I test-printed the block after I carved it and sure enough, it makes a nice grain print. The remaining blocks will be shina plywood.
05 October 2005
An Andy English Print
© Andy English
This beautiful little 4" x 6" print just arrived in the mail from my new friend Andy English, a British wood engraver I met through the Baren Forum. It's called "Walking Towards Ely." I love the magical storybook quality of the illustration and the backlighting.
Although both woodcuts and wood engravings are forms of relief printing using wood, wood engraving is quite different from the type of woodcut prints I'm learning to make. For one thing, woodcuts are made using the plank side of the wood, while wood engraving is done on the end grain. Engravers use a press to print rather than hand printing and generally use oil-based inks rather than water-based. Even the cutting tools used are different. Engravers use tools with really cool names like "scorper" and "spitsticker."

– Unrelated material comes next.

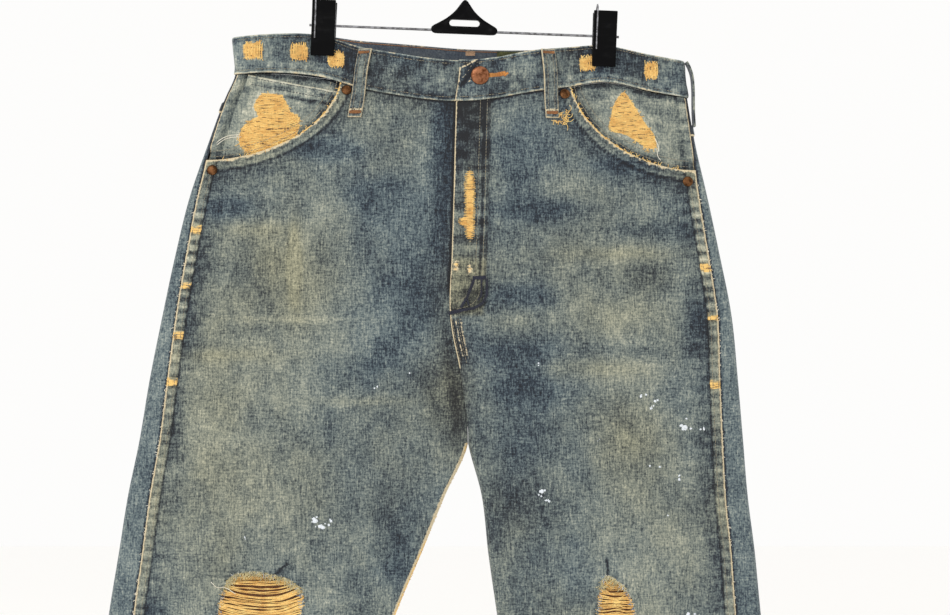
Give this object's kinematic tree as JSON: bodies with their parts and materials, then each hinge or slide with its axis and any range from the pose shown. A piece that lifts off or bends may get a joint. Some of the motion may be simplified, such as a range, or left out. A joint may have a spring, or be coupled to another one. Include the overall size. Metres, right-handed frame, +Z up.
{
  "type": "ripped jeans on a clip hanger",
  "caption": "Worn straight-leg denim jeans with frayed thigh rips, hung flat by the waistband from a two-clip wire hanger.",
  "frame": {"origin": "inside top of the hanger's hook, where a rail carries it", "axes": "+Z up, +Y from the jeans' front to their back, +X to the right as the front is seen (the wearer's left)"},
  "size_m": [0.6788, 0.0528, 1.2773],
  "materials": {
    "denim": "faded blue twill, worn ochre and white at edges",
    "olive_tape": "flat woven tape",
    "weft_thread": "bare ochre cotton threads",
    "aged_copper": "dull aged copper",
    "steel_wire": "drawn wire",
    "black_plastic": "satin moulded black"
  },
  "bodies": {
    "root": {"waistband": "denim", "right_front": "denim", "left_front": "denim", "right_back": "denim", "left_back": "denim", "right_back_edge": "denim", "left_back_edge": "denim", "right_yoke": "denim", "left_yoke": "denim", "right_facing": "denim", "left_facing": "denim", "coin_pocket": "denim", "right_back_pocket": "denim", "left_back_pocket": "denim", "right_front_loop": "denim", "left_front_loop": "denim", "left_side_loop": "denim", "right_back_loop": "denim", "centre_back_loop": "denim", "label_strip": "olive_tape", "right_rip_threads": "weft_thread", "left_rip_threads": "weft_thread", "button": "aged_copper", "rivet_1": "aged_copper", "rivet_2": "aged_copper", "rivet_3": "aged_copper", "rivet_4": "aged_copper", "hook": "steel_wire", "right_bar": "steel_wire", "left_bar": "steel_wire", "right_clip_spring": "steel_wire", "left_clip_spring": "steel_wire", "hanger_head": "black_plastic", "right_clip_front": "black_plastic", "right_clip_back": "black_plastic", "left_clip_front": "black_plastic", "left_clip_back": "black_plastic"}
  },
  "joints": []
}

Endgrain wood holds much finer detail than plankside wood, as you can see here in this enlargement of a 1 1/2" x 2" section of Andy's print. Compare it with the full print above to get a sense of the scale of these amazing marks that Andy makes with his engraving tools.
For those of you who love bookplates (and I know you're out there!) Andy has a whole section on his web site devoted to bookplates. Thanks for the print, Andy!